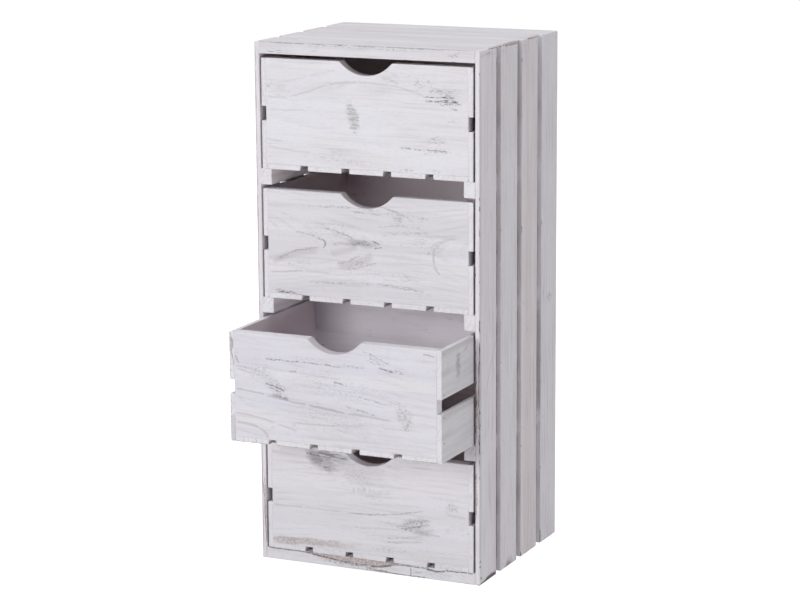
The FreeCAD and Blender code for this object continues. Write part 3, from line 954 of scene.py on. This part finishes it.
# Places to the right of the front's middle (x), heights over the drawer's underside (y).
DRAWER_1_MARKS = (
    vein(-165, 110, -126, 110, -1, 2.2, 0.1, 0.26),
    vein(-128, 110, -60, 132, -1, 2.4, 0.1, 0.34),
    vein(-62, 131, -10, 137, 2, 2.6, 0.1, 0.36),
    vein(-14, 137, 42, 135, 1, 2.4, 0.1, 0.32),
    vein(36, 136, 96, 122, 1, 2.2, 0.2, 0.26),
    vein(-161, 129, -93, 143, -2, 3, 0.4, 0.16),
    vein(-93, 143, -46, 154, 0, 3, 0.4, 0.18),
    Line(-163, 125, -157, 125.5, 0, 1.9, 0.22, 0.28),
    vein(-162, 90, -96, 92, 0, 2.4, 0.3, 0.2),
    vein(-167, 47, -136, 43, -1, 2.4, 0.2, 0.26),
    vein(-168, 35, -90, 29, -1, 2.4, 0.3, 0.22),
    *strokes(0.4, (-26.5, 102.5, 5), (-24, 98, 7), (-20.5, 93.2, 7), (-19, 89.6, 9), (-17, 85, 7),
             (-18.5, 80.9, 9.5), (-16.5, 73.2, 8.5), (-20, 68.8, 7), (-18, 63, 3)),
    Rub(-21, 85, 30, 11, -72, 0.34, 0.05, 0.5, 0.6, 0.8),
    Rub(-22, 96, 12, 9, -60, 0.3, 0.05, 0.4, 0.4),
    Line(90, 121, 145, 120.5, 0.4, 2, 0.5, 0.85),
    Line(94, 114.5, 151, 116.5, 0, 2.4, 0.46, 0.95),
    Line(114, 113.5, 150, 115, 0, 2.2, 0.5, 0.9),
    Line(134, 110, 156, 113, 0, 2, 0.5, 0.8),
    Line(134, 105.5, 148, 104.5, 0, 1.8, 0.52, 0.6),
    Rub(128, 114, 32, 10, -3, 0.04, 0.07, 0.6, 0.3),
    Rub(126, 128, 34, 11, -2, 0.02, 0.06, 0.42),
    Rub(92, 140, 28, 13, -6, 0, 0.04, 0.42),
    Rub(40, 143, 20, 10, -12, 0, 0.04, 0.32),
    Line(52, 44.5, 134, 42, -0.6, 2.2, 0.53, 0.6),
    Line(92, 43.5, 133, 42, 0, 2, 0.5, 0.65),
    Rub(112, 42, 34, 8, 0, 0, 0.03, 0.5),
    Rub(118, 57, 24, 10, 0, 0, 0.04, 0.42),
    Rub(144, 87, 18, 7, 10, 0, 0, 0.4),
    Rub(68, 11, 26, 4, 0, 0.05, 0.03, 0.5),
    Rub(112, 12, 14, 4, 0, 0.05, 0.02, 0.4),
    Rub(-40, 20, 110, 14, -6, 0, -0.01, 0.28),
)
DRAWER_2_MARKS = (
    Line(-120, 104, -72, 94, 3, 2.4, 0.5, 0.38),
    Line(-75, 97, -72, 82, 5.5, 2.2, 0.36, 0.6),
    Line(-73, 83, -152, 58, -6, 2.7, 0.52, 0.47),
    vein(-78, 78, -160, 55, -5, 8, 0.1, 0.3),
    Line(-71, 113, -17, 98, 2.5, 2.3, 0.5, 0.46),
    Rub(-10, 94.5, 25, 8.5, 2, 0.5, 0.03, 0.75, 0, 0.9),
    Rub(-6, 96, 10, 14, 0, 0.15, 0.04, 0.45),
    Rub(10, 95, 20, 7, 4, 0.2, 0.03, 0.55, 0.4),
    Rub(-28, 91.5, 26, 4.5, 0, 0.3, 0.02, 0.55, 0, 0.8),
    Rub(-50, 90, 18, 4, 0, 0.1, 0.005, 0.51),
    Line(6, 99, 22, 94, 1, 1.8, 0.48, 0.75),
    Line(12, 88, 26, 92, -1, 1.8, 0.48, 0.75),
    vein(-62, 76, -14, 90, -3, 7, 0.1, 0.26),
    Line(-50, 61.5, -7, 80, -4, 2.7, 0.48, 0.38),
    Line(-34, 52, 18, 67, -1, 2.4, 0.52, 0.4),
    vein(-50, 56, 12, 80, -5, 9, 0.1, 0.3),
    Rub(-14, 62, 40, 12, 22, 0, 0.005, 0.4),
    Rub(-110, 58, 44, 9, 8, 0, 0.005, 0.34),
    vein(-164, 40, -103, 46.5, -1, 2.2, 0.15, 0.42),
    vein(-105, 46.5, -60, 44, 1, 2.2, 0.25, 0.3),
    Line(-100, 144.7, -20, 146.8, 0.5, 2.4, 0.54, 0.47),
    Line(-22, 146.5, 22, 144, 0.5, 2.2, 0.54, 0.38),
    Line(-24, 141, 28, 139, 0, 2.4, 0.52, 0.38),
    Line(20, 151, 66, 138, 2, 2.2, 0.5, 0.47),
    Line(58, 141, 78, 133, 0, 2, 0.52, 0.38),
    Line(29, 141, 62, 141, 1, 2, 0.54, 0.38),
    Rub(52, 134, 13, 8, -18, 0.18, 0.03, 0.5),
    Rub(90, 138, 26, 6, -4, 0, 0.025, 0.45),
    Line(17, 121, 90, 123.5, 2, 2.4, 0.54, 0.36),
    Line(24, 108.5, 106, 117, 1.4, 2.4, 0.54, 0.34),
    Rub(60, 114, 50, 9, 6, 0, -0.015, 0.28),
    vein(147, 113, 111, 97, -3, 2.6, 0.15, 0.3),
    vein(111.5, 98, 110, 69, -2, 2.8, 0.1, 0.42),
    vein(110, 70, 119, 56, -1, 2.6, 0.1, 0.4),
    vein(150, 117, 92, 112, 1, 2.4, 0.25, 0.24),
    Line(-101, 30, 15, 34, -0.6, 3.2, 0.5, 0.36),
    Line(12, 34.5, 97, 28, 0.6, 3.2, 0.5, 0.38),
    Line(24, 41, 94, 45.5, 0, 2.2, 0.55, 0.34),
    Rub(66, 49, 12, 4, -10, 0.15, 0.045, 0.31),
    Rub(-40, 32, 74, 7, 1, 0.26, -0.005, 0.34, 0.6, 0.8),
    Rub(-132, 10.5, 28, 4.5, -6, 0.1, 0.1, 0.85),
    Rub(-104, 125, 20, 4, 0, 0, -0.005, 0.34),
    Rub(100, 96, 60, 26, 0, 0, 0, 0.28),
    Rub(-60, 110, 90, 26, 0, 0, 0, 0.24),
    Rub(20, 50, 110, 16, 2, 0, -0.015, 0.25),
)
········
_PROBLEM DESCRIPTION_
Each line of the material must be restated exactly.

_RESULT OF THIS TASK_
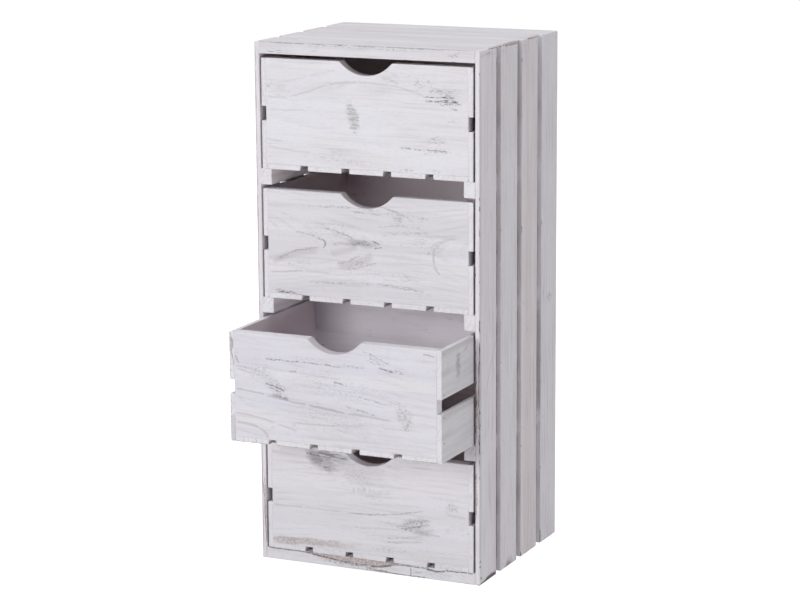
The FreeCAD and Blender code for this object continues. Write part 3, from line 954 of scene.py on. This part finishes it.
# Places to the right of the front's middle (x), heights over the drawer's underside (y).
DRAWER_1_MARKS = (
    vein(-165, 110, -126, 110, -1, 2.2, 0.1, 0.26),
    vein(-128, 110, -60, 132, -1, 2.4, 0.1, 0.34),
    vein(-62, 131, -10, 137, 2, 2.6, 0.1, 0.36),
    vein(-14, 137, 42, 135, 1, 2.4, 0.1, 0.32),
    vein(36, 136, 96, 122, 1, 2.2, 0.2, 0.26),
    vein(-161, 129, -93, 143, -2, 3, 0.4, 0.16),
    vein(-93, 143, -46, 154, 0, 3, 0.4, 0.18),
    Line(-163, 125, -157, 125.5, 0, 1.9, 0.22, 0.28),
    vein(-162, 90, -96, 92, 0, 2.4, 0.3, 0.2),
    vein(-167, 47, -136, 43, -1, 2.4, 0.2, 0.26),
    vein(-168, 35, -90, 29, -1, 2.4, 0.3, 0.22),
    *strokes(0.4, (-26.5, 102.5, 5), (-24, 98, 7), (-20.5, 93.2, 7), (-19, 89.6, 9), (-17, 85, 7),
             (-18.5, 80.9, 9.5), (-16.5, 73.2, 8.5), (-20, 68.8, 7), (-18, 63, 3)),
    Rub(-21, 85, 30, 11, -72, 0.34, 0.05, 0.5, 0.6, 0.8),
    Rub(-22, 96, 12, 9, -60, 0.3, 0.05, 0.4, 0.4),
    Line(90, 121, 145, 120.5, 0.4, 2, 0.5, 0.85),
    Line(94, 114.5, 151, 116.5, 0, 2.4, 0.46, 0.95),
    Line(114, 113.5, 150, 115, 0, 2.2, 0.5, 0.9),
    Line(134, 110, 156, 113, 0, 2, 0.5, 0.8),
    Line(134, 105.5, 148, 104.5, 0, 1.8, 0.52, 0.6),
    Rub(128, 114, 32, 10, -3, 0.04, 0.07, 0.6, 0.3),
    Rub(126, 128, 34, 11, -2, 0.02, 0.06, 0.42),
    Rub(92, 140, 28, 13, -6, 0, 0.04, 0.42),
    Rub(40, 143, 20, 10, -12, 0, 0.04, 0.32),
    Line(52, 44.5, 134, 42, -0.6, 2.2, 0.53, 0.6),
    Line(92, 43.5, 133, 42, 0, 2, 0.5, 0.65),
    Rub(112, 42, 34, 8, 0, 0, 0.03, 0.5),
    Rub(118, 57, 24, 10, 0, 0, 0.04, 0.42),
    Rub(144, 87, 18, 7, 10, 0, 0, 0.4),
    Rub(68, 11, 26, 4, 0, 0.05, 0.03, 0.5),
    Rub(112, 12, 14, 4, 0, 0.05, 0.02, 0.4),
    Rub(-40, 20, 110, 14, -6, 0, -0.01, 0.28),
)
DRAWER_2_MARKS = (
    Line(-120, 104, -72, 94, 3, 2.4, 0.5, 0.38),
    Line(-75, 97, -72, 82, 5.5, 2.2, 0.36, 0.6),
    Line(-73, 83, -152, 58, -6, 2.7, 0.52, 0.47),
    vein(-78, 78, -160, 55, -5, 8, 0.1, 0.3),
    Line(-71, 113, -17, 98, 2.5, 2.3, 0.5, 0.46),
    Rub(-10, 94.5, 25, 8.5, 2, 0.5, 0.03, 0.75, 0, 0.9),
    Rub(-6, 96, 10, 14, 0, 0.15, 0.04, 0.45),
    Rub(10, 95, 20, 7, 4, 0.2, 0.03, 0.55, 0.4),
    Rub(-28, 91.5, 26, 4.5, 0, 0.3, 0.02, 0.55, 0, 0.8),
    Rub(-50, 90, 18, 4, 0, 0.1, 0.005, 0.51),
    Line(6, 99, 22, 94, 1, 1.8, 0.48, 0.75),
    Line(12, 88, 26, 92, -1, 1.8, 0.48, 0.75),
    vein(-62, 76, -14, 90, -3, 7, 0.1, 0.26),
    Line(-50, 61.5, -7, 80, -4, 2.7, 0.48, 0.38),
    Line(-34, 52, 18, 67, -1, 2.4, 0.52, 0.4),
    vein(-50, 56, 12, 80, -5, 9, 0.1, 0.3),
    Rub(-14, 62, 40, 12, 22, 0, 0.005, 0.4),
    Rub(-110, 58, 44, 9, 8, 0, 0.005, 0.34),
    vein(-164, 40, -103, 46.5, -1, 2.2, 0.15, 0.42),
    vein(-105, 46.5, -60, 44, 1, 2.2, 0.25, 0.3),
    Line(-100, 144.7, -20, 146.8, 0.5, 2.4, 0.54, 0.47),
    Line(-22, 146.5, 22, 144, 0.5, 2.2, 0.54, 0.38),
    Line(-24, 141, 28, 139, 0, 2.4, 0.52, 0.38),
    Line(20, 151, 66, 138, 2, 2.2, 0.5, 0.47),
    Line(58, 141, 78, 133, 0, 2, 0.52, 0.38),
    Line(29, 141, 62, 141, 1, 2, 0.54, 0.38),
    Rub(52, 134, 13, 8, -18, 0.18, 0.03, 0.5),
    Rub(90, 138, 26, 6, -4, 0, 0.025, 0.45),
    Line(17, 121, 90, 123.5, 2, 2.4, 0.54, 0.36),
    Line(24, 108.5, 106, 117, 1.4, 2.4, 0.54, 0.34),
    Rub(60, 114, 50, 9, 6, 0, -0.015, 0.28),
    vein(147, 113, 111, 97, -3, 2.6, 0.15, 0.3),
    vein(111.5, 98, 110, 69, -2, 2.8, 0.1, 0.42),
    vein(110, 70, 119, 56, -1, 2.6, 0.1, 0.4),
    vein(150, 117, 92, 112, 1, 2.4, 0.25, 0.24),
    Line(-101, 30, 15, 34, -0.6, 3.2, 0.5, 0.36),
    Line(12, 34.5, 97, 28, 0.6, 3.2, 0.5, 0.38),
    Line(24, 41, 94, 45.5, 0, 2.2, 0.55, 0.34),
    Rub(66, 49, 12, 4, -10, 0.15, 0.045, 0.31),
    Rub(-40, 32, 74, 7, 1, 0.26, -0.005, 0.34, 0.6, 0.8),
    Rub(-132, 10.5, 28, 4.5, -6, 0.1, 0.1, 0.85),
    Rub(-104, 125, 20, 4, 0, 0, -0.005, 0.34),
    Rub(100, 96, 60, 26, 0, 0, 0, 0.28),
    Rub(-60, 110, 90, 26, 0, 0, 0, 0.24),
    Rub(20, 50, 110, 16, 2, 0, -0.015, 0.25),
)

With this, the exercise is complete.